The creator also was inspired by “all the women” he knows to make Bean “undaunted,” just like his real-life sisters. “They’re full of all the characteristics of humans with their moods and flaws and all that stuff, but they don’t give up,” Groening says. Verrone admits that “we all projected things from loved ones and our own mothers and sisters and daughters onto Bean.”
But presenting Bean as an imperfect princess by “turning a Disney princess on her head,” according to Oakley, was the most important aspect of creating the character.
“The biggest priority was Bean being emotionally true and also original,” Groening adds. “We don’t want to just do something else that has been done already so she’s not a conventional princess that we are all familiar with from all the Disney movies that we grew up with. She’s more complicated. And because we have so many episodes to work with … we’re telling a very, very long story and Bean is going to learn a lot and change a lot.”

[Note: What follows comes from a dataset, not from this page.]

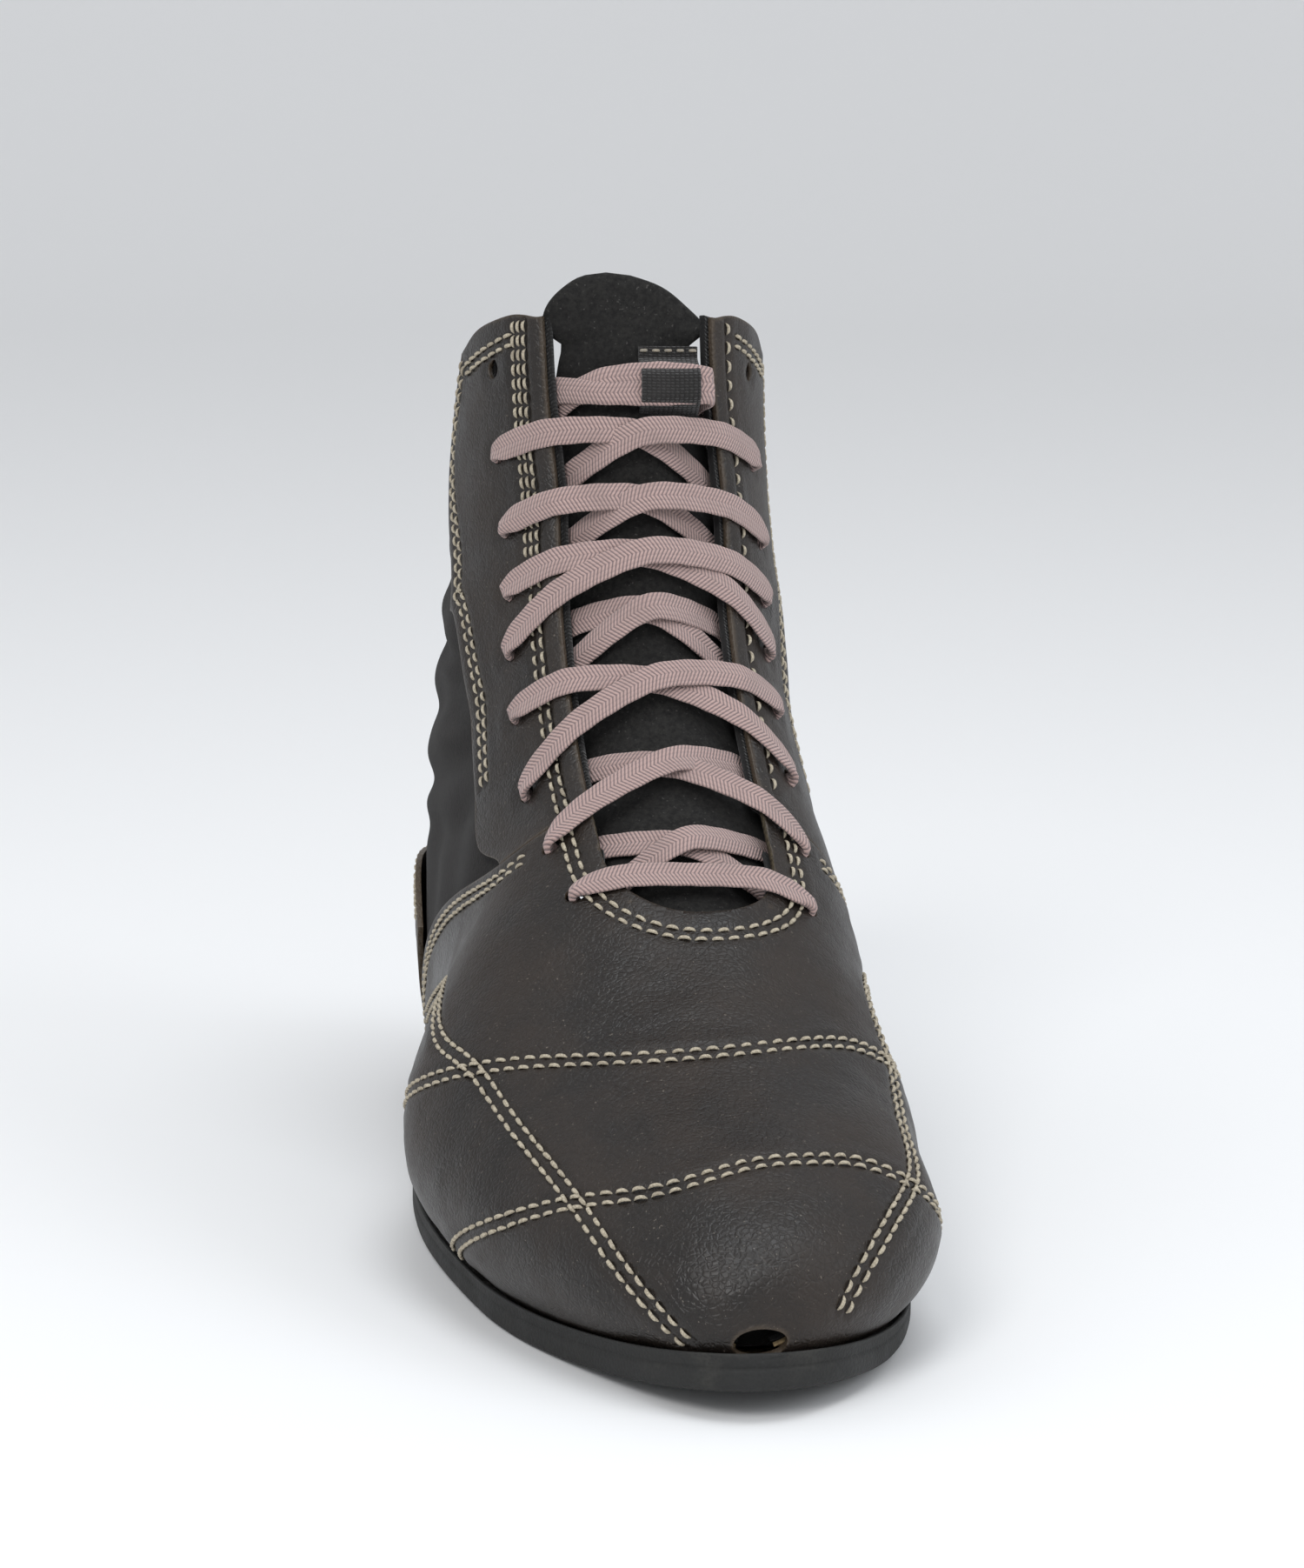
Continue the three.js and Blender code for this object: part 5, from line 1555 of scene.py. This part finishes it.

TV shows centered on flawed, complicated and relatable female main characters are certainly having their overdue moment thanks to the cultural shift brought on by #MeToo and Time’s Up, but Disenchantment was in production long before those movements gained traction in Hollywood.
“The show is not overtly political,” Groening says, “but it’s impossible not to be political completely and I think if you pay attention, there are certain telltale signs of a political point of view that I think might cheer some people up.”
The importance of getting to debut a character like Princess Bean in the current climate is absolutely not lost on Verrone. “I think it’s vital that there are more characters like Bean that are role models for women and men alike that are beyond the traditional Disney animated princess and prince,” he says.
So while Bean may not be the perfect role model — she messes literally up all the time — that’s totally okay. Because perfection is overrated, and Bean is more like the older sister or best friend you wish you had … especially if you had to grow up in the medieval times.